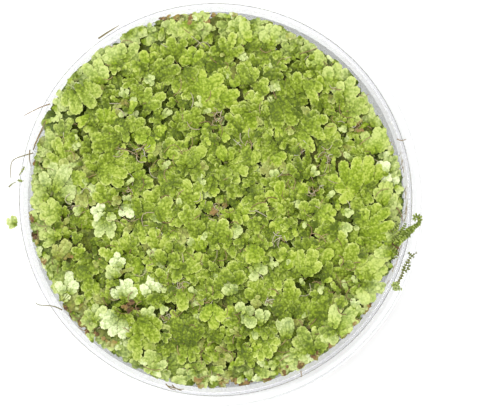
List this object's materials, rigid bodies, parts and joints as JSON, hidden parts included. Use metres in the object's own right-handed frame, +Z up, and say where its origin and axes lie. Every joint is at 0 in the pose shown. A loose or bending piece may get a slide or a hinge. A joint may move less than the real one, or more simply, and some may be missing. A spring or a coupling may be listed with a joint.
{
  "type": "bowl of floating water fern (azolla)",
  "caption": "Clear round plastic bowl with a turned-over lip, holding water and a closed carpet of small floating water fern plants.",
  "frame": {"origin": "middle of the bowl's flat foot, on the surface that it stands on", "axes": "+Z up through the bowl's middle; seen from above with +Y away, the branch that hangs over the lip is at +X and the loose frond at -X"},
  "size_m": [0.1199, 0.118, 0.0475],
  "materials": {
    "clear_plastic": "gloss",
    "water": "gloss",
    "fern": "matte",
    "old_fern": "matte"
  },
  "bodies": {
    "root": {"bowl": "clear_plastic", "water": "water", "plant_01": "fern", "plant_02": "fern", "plant_03": "fern", "plant_04": "fern", "plant_05": "fern", "plant_06": "fern", "plant_07": "fern", "plant_08": "fern", "plant_09": "fern", "plant_10": "fern", "plant_11": "fern", "plant_12": "fern", "plant_13": "fern", "plant_14": "fern", "plant_15": "fern", "plant_16": "fern", "plant_17": "fern", "plant_18": "fern", "plant_19": "fern", "plant_20": "fern", "plant_21": "fern", "plant_22": "fern", "plant_23": "fern", "plant_24": "fern", "plant_25": "fern", "plant_26": "fern", "plant_27": "fern", "plant_28": "fern", "plant_29": "fern", "plant_30": "fern", "plant_31": "fern", "plant_32": "fern", "plant_33": "fern", "plant_34": "fern", "plant_35": "fern", "plant_36": "fern", "plant_37": "fern", "plant_38": "fern", "plant_39": "fern", "plant_40": "fern", "branch_over_lip": "fern", "twig_on_lip": "old_fern", "loose_frond_on_lip": "old_fern"}
  },
  "joints": []
}
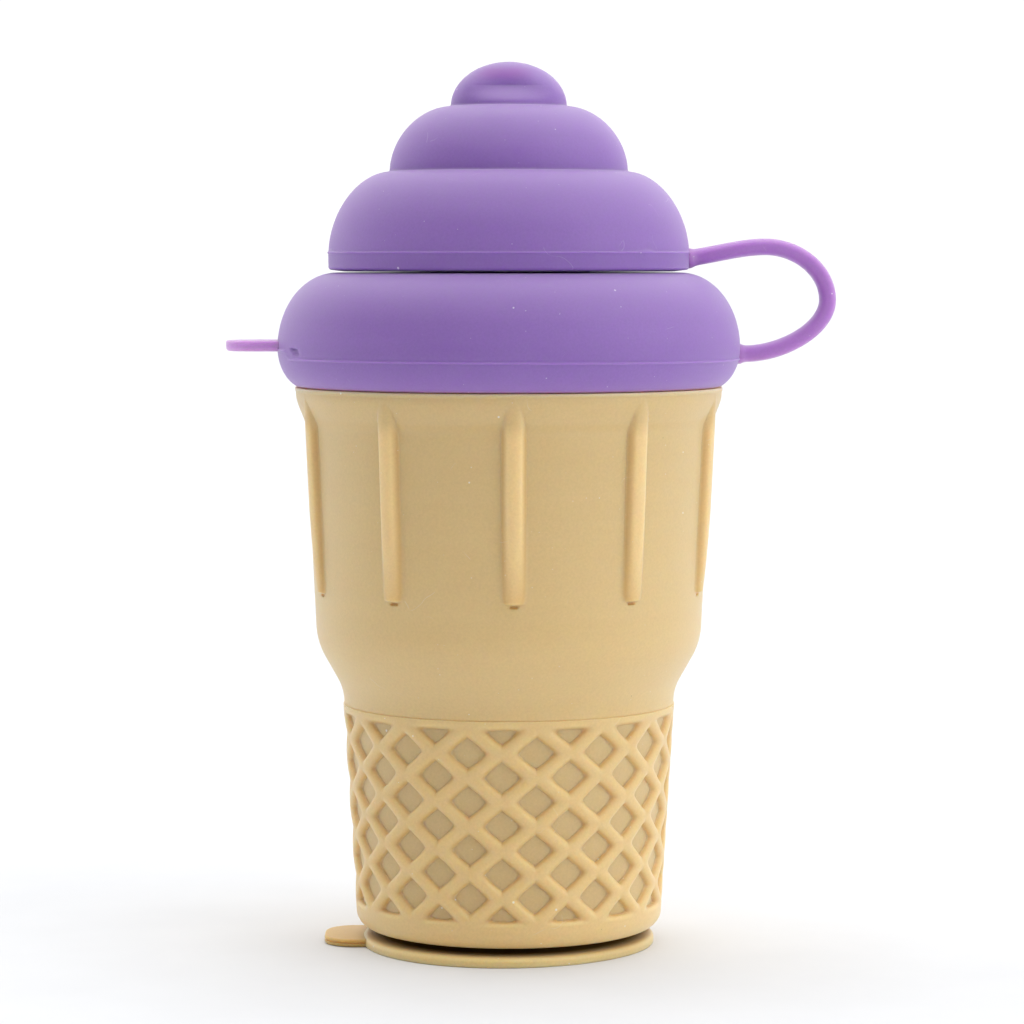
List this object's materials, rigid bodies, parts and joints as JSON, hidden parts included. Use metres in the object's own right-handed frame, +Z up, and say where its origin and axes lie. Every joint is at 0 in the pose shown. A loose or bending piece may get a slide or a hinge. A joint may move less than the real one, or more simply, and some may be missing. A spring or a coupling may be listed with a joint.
{
  "type": "gelato cup",
  "caption": "Silicone cup shaped like a soft-serve cone, with a waffle base on a suction foot and a swirl lid whose cap hangs on a strap.",
  "frame": {"origin": "middle of the bounding box at the floor, under the foot; the cup's own axis stands 3.79 mm towards -X of it", "axes": "+Z up along the cup's axis, +X towards the strap, -Y the front shown in the picture, -X towards the pull tabs"},
  "size_m": [0.1054, 0.08, 0.1523],
  "materials": {
    "tan_silicone": "matte",
    "purple_silicone": "matte"
  },
  "bodies": {
    "root": {"cup": "tan_silicone", "lid": "purple_silicone"}
  },
  "joints": []
}
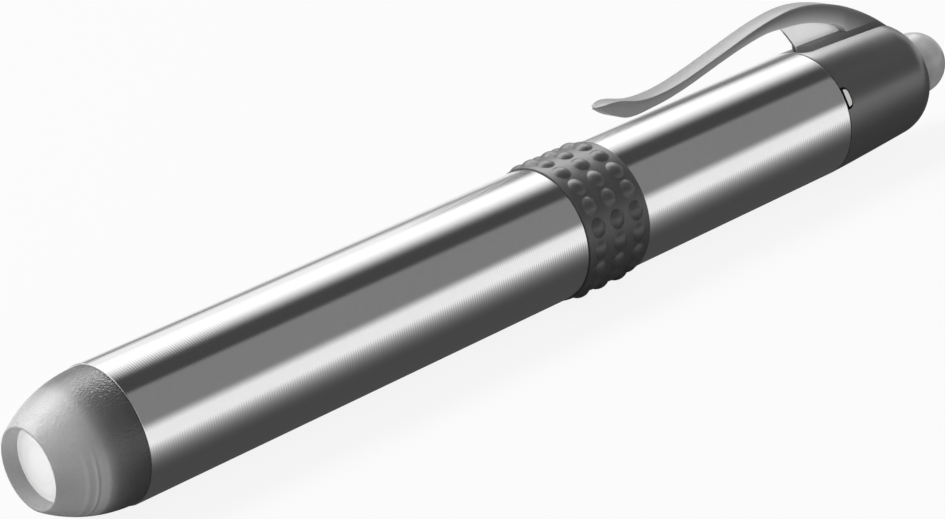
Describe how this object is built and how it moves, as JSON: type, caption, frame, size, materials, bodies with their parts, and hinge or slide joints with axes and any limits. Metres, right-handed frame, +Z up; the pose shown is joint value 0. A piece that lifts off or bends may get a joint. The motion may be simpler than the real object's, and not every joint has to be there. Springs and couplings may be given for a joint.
{
  "type": "penlight",
  "caption": "Slim metal-tube penlight with a frosted clear nose, rubber grip band, smoke plastic tail cap with pocket clip, and a domed push button.",
  "frame": {"origin": "on the pen's axis, where the plain barrel starts behind its front chamfer", "axes": "+X along the pen from the nose to the button, +Z up through the middle of the clip, +Y to the left when looking along +X"},
  "size_m": [0.1257, 0.0154, 0.0199],
  "materials": {
    "frosted_clear": "frosted translucent",
    "clear_lens": "clear moulded",
    "turned_metal": "finely turned, bright",
    "grip_rubber": "matt",
    "seal_rubber": "matt",
    "smoke_plastic": "satin translucent",
    "button_plastic": "satin translucent",
    "mirror_metal": "vacuum metallised",
    "lamp_epoxy": "clear",
    "board": "solder mask",
    "chip": "matt",
    "brass": "satin",
    "nickel": "nickel plated",
    "spring_steel": "bright drawn",
    "black_plastic": "matt",
    "white_plastic": "matt",
    "liner_card": "matt",
    "cell_jacket": "gloss sleeve on a nickel can"
  },
  "bodies": {
    "barrel": {"nose_cap": "frosted_clear", "nose_seal": "seal_rubber", "lens": "clear_lens", "reflector": "mirror_metal", "led_lamp": "lamp_epoxy", "led_legs": "nickel", "led_board": "board", "board_resistor": "chip", "positive_contact": "brass", "ground_clip": "brass", "board_holder": "black_plastic", "body_tube": "turned_metal", "grip_ring": "grip_rubber", "cell_liner": "liner_card"},
    "tail": {"tail_cap": "smoke_plastic", "ground_strip": "nickel", "battery_spring": "spring_steel", "spring_plate": "brass", "lock_ring": "black_plastic", "switch_housing": "white_plastic", "button_spring": "spring_steel"},
    "cell_rear": {"rear_cell": "cell_jacket"},
    "cell_front": {"front_cell": "cell_jacket"},
    "button": {"tail_button": "button_plastic", "switch_plunger": "white_plastic", "contact_bridge": "brass"}
  },
  "joints": [
    {"name": "tail_pull", "type": "slide", "parent": "barrel", "child": "tail", "axis": [1, 0, 0], "range_m": [0, 0.12]},
    {"name": "rear_cell_slide", "type": "slide", "parent": "barrel", "child": "cell_rear", "axis": [1, 0, 0], "range_m": [0, 0.1]},
    {"name": "front_cell_slide", "type": "slide", "parent": "barrel", "child": "cell_front", "axis": [1, 0, 0], "range_m": [0, 0.05]},
    {"name": "button_press", "type": "slide", "parent": "tail", "child": "button", "axis": [-1, 0, 0], "range_m": [0, 0.0018], "stiffness_N_per_m": 500, "springref_m": -0.0015, "deforming": ["button_spring"]}
  ],
  "couplings": [
    {"joint": "rear_cell_slide", "follows": "tail_pull", "ratio": 0.8},
    {"joint": "front_cell_slide", "follows": "tail_pull", "ratio": 0.4}
  ]
}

*Exercise aim*: All of the entries must be written out exactly as they stand.

*Written answer*:
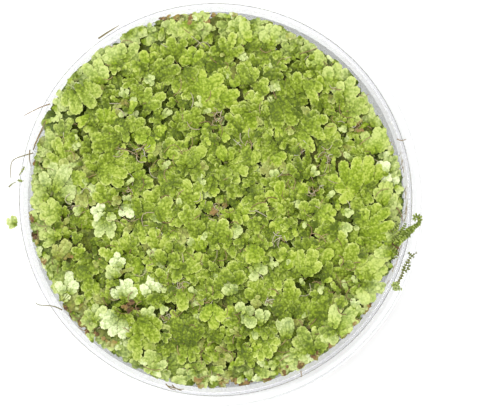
List this object's materials, rigid bodies, parts and joints as JSON, hidden parts included. Use metres in the object's own right-handed frame, +Z up, and say where its origin and axes lie. Every joint is at 0 in the pose shown. A loose or bending piece may get a slide or a hinge. A joint may move less than the real one, or more simply, and some may be missing. A spring or a coupling may be listed with a joint.
{
  "type": "bowl of floating water fern (azolla)",
  "caption": "Clear round plastic bowl with a turned-over lip, holding water and a closed carpet of small floating water fern plants.",
  "frame": {"origin": "middle of the bowl's flat foot, on the surface that it stands on", "axes": "+Z up through the bowl's middle; seen from above with +Y away, the branch that hangs over the lip is at +X and the loose frond at -X"},
  "size_m": [0.1199, 0.118, 0.0475],
  "materials": {
    "clear_plastic": "gloss",
    "water": "gloss",
    "fern": "matte",
    "old_fern": "matte"
  },
  "bodies": {
    "root": {"bowl": "clear_plastic", "water": "water", "plant_01": "fern", "plant_02": "fern", "plant_03": "fern", "plant_04": "fern", "plant_05": "fern", "plant_06": "fern", "plant_07": "fern", "plant_08": "fern", "plant_09": "fern", "plant_10": "fern", "plant_11": "fern", "plant_12": "fern", "plant_13": "fern", "plant_14": "fern", "plant_15": "fern", "plant_16": "fern", "plant_17": "fern", "plant_18": "fern", "plant_19": "fern", "plant_20": "fern", "plant_21": "fern", "plant_22": "fern", "plant_23": "fern", "plant_24": "fern", "plant_25": "fern", "plant_26": "fern", "plant_27": "fern", "plant_28": "fern", "plant_29": "fern", "plant_30": "fern", "plant_31": "fern", "plant_32": "fern", "plant_33": "fern", "plant_34": "fern", "plant_35": "fern", "plant_36": "fern", "plant_37": "fern", "plant_38": "fern", "plant_39": "fern", "plant_40": "fern", "branch_over_lip": "fern", "twig_on_lip": "old_fern", "loose_frond_on_lip": "old_fern"}
  },
  "joints": []
}
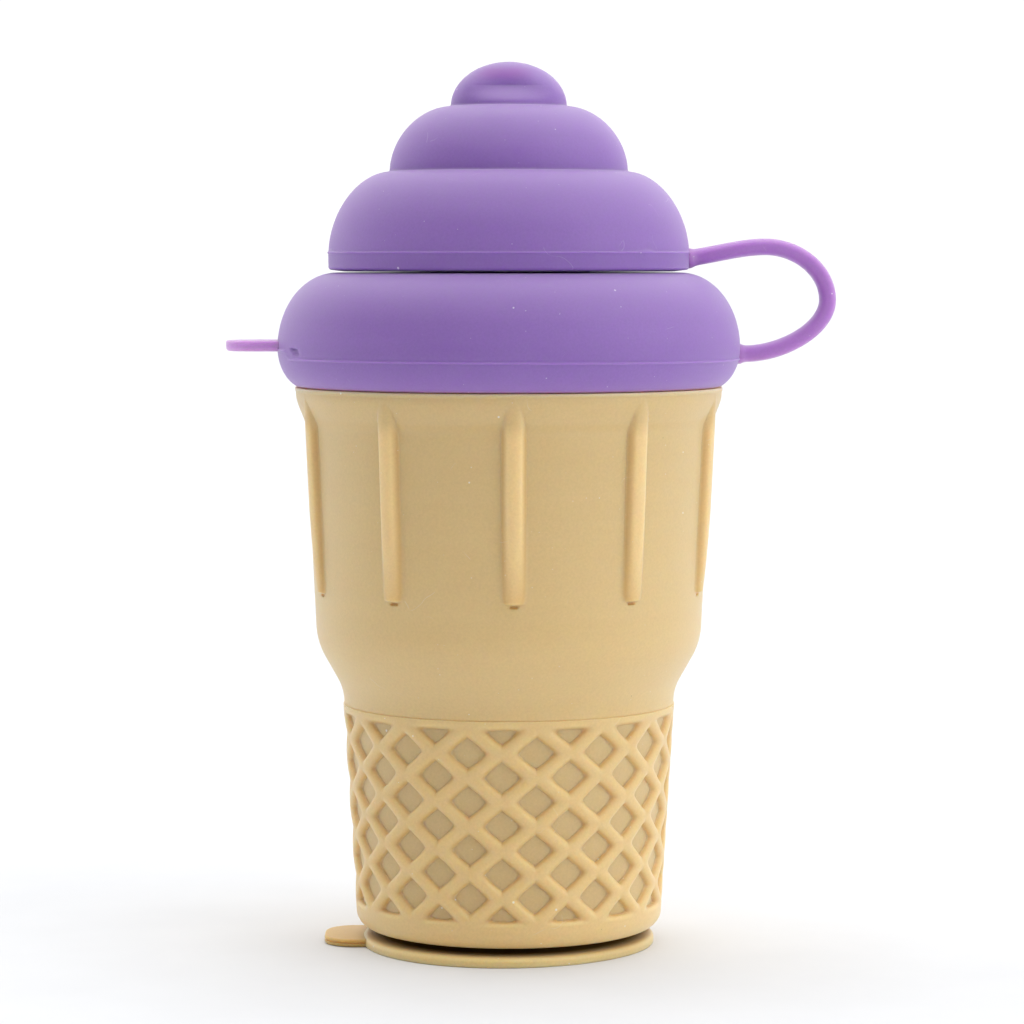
List this object's materials, rigid bodies, parts and joints as JSON, hidden parts included. Use metres in the object's own right-handed frame, +Z up, and say where its origin and axes lie. Every joint is at 0 in the pose shown. A loose or bending piece may get a slide or a hinge. A joint may move less than the real one, or more simply, and some may be missing. A spring or a coupling may be listed with a joint.
{
  "type": "gelato cup",
  "caption": "Silicone cup shaped like a soft-serve cone, with a waffle base on a suction foot and a swirl lid whose cap hangs on a strap.",
  "frame": {"origin": "middle of the bounding box at the floor, under the foot; the cup's own axis stands 3.79 mm towards -X of it", "axes": "+Z up along the cup's axis, +X towards the strap, -Y the front shown in the picture, -X towards the pull tabs"},
  "size_m": [0.1054, 0.08, 0.1523],
  "materials": {
    "tan_silicone": "matte",
    "purple_silicone": "matte"
  },
  "bodies": {
    "root": {"cup": "tan_silicone", "lid": "purple_silicone"}
  },
  "joints": []
}
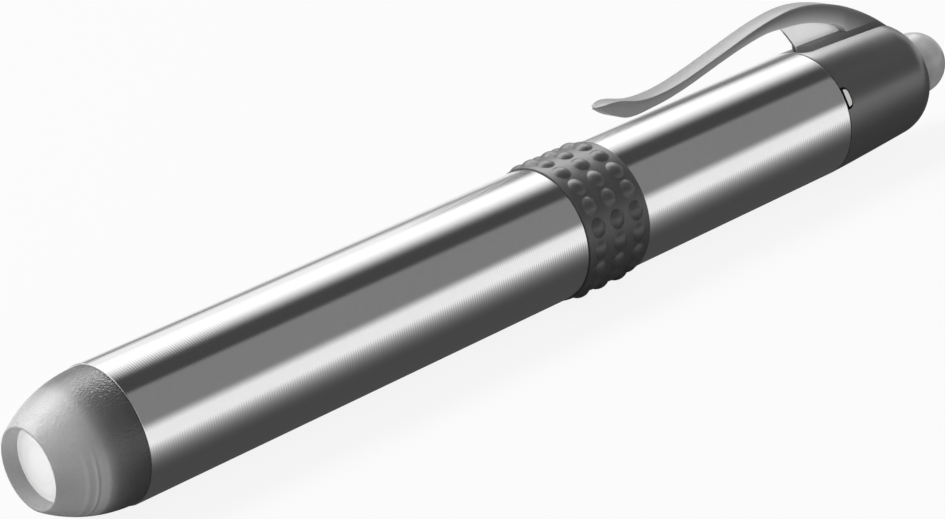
Describe how this object is built and how it moves, as JSON: type, caption, frame, size, materials, bodies with their parts, and hinge or slide joints with axes and any limits. Metres, right-handed frame, +Z up; the pose shown is joint value 0. A piece that lifts off or bends may get a joint. The motion may be simpler than the real object's, and not every joint has to be there. Springs and couplings may be given for a joint.
{
  "type": "penlight",
  "caption": "Slim metal-tube penlight with a frosted clear nose, rubber grip band, smoke plastic tail cap with pocket clip, and a domed push button.",
  "frame": {"origin": "on the pen's axis, where the plain barrel starts behind its front chamfer", "axes": "+X along the pen from the nose to the button, +Z up through the middle of the clip, +Y to the left when looking along +X"},
  "size_m": [0.1257, 0.0154, 0.0199],
  "materials": {
    "frosted_clear": "frosted translucent",
    "clear_lens": "clear moulded",
    "turned_metal": "finely turned, bright",
    "grip_rubber": "matt",
    "seal_rubber": "matt",
    "smoke_plastic": "satin translucent",
    "button_plastic": "satin translucent",
    "mirror_metal": "vacuum metallised",
    "lamp_epoxy": "clear",
    "board": "solder mask",
    "chip": "matt",
    "brass": "satin",
    "nickel": "nickel plated",
    "spring_steel": "bright drawn",
    "black_plastic": "matt",
    "white_plastic": "matt",
    "liner_card": "matt",
    "cell_jacket": "gloss sleeve on a nickel can"
  },
  "bodies": {
    "barrel": {"nose_cap": "frosted_clear", "nose_seal": "seal_rubber", "lens": "clear_lens", "reflector": "mirror_metal", "led_lamp": "lamp_epoxy", "led_legs": "nickel", "led_board": "board", "board_resistor": "chip", "positive_contact": "brass", "ground_clip": "brass", "board_holder": "black_plastic", "body_tube": "turned_metal", "grip_ring": "grip_rubber", "cell_liner": "liner_card"},
    "tail": {"tail_cap": "smoke_plastic", "ground_strip": "nickel", "battery_spring": "spring_steel", "spring_plate": "brass", "lock_ring": "black_plastic", "switch_housing": "white_plastic", "button_spring": "spring_steel"},
    "cell_rear": {"rear_cell": "cell_jacket"},
    "cell_front": {"front_cell": "cell_jacket"},
    "button": {"tail_button": "button_plastic", "switch_plunger": "white_plastic", "contact_bridge": "brass"}
  },
  "joints": [
    {"name": "tail_pull", "type": "slide", "parent": "barrel", "child": "tail", "axis": [1, 0, 0], "range_m": [0, 0.12]},
    {"name": "rear_cell_slide", "type": "slide", "parent": "barrel", "child": "cell_rear", "axis": [1, 0, 0], "range_m": [0, 0.1]},
    {"name": "front_cell_slide", "type": "slide", "parent": "barrel", "child": "cell_front", "axis": [1, 0, 0], "range_m": [0, 0.05]},
    {"name": "button_press", "type": "slide", "parent": "tail", "child": "button", "axis": [-1, 0, 0], "range_m": [0, 0.0018], "stiffness_N_per_m": 500, "springref_m": -0.0015, "deforming": ["button_spring"]}
  ],
  "couplings": [
    {"joint": "rear_cell_slide", "follows": "tail_pull", "ratio": 0.8},
    {"joint": "front_cell_slide", "follows": "tail_pull", "ratio": 0.4}
  ]
}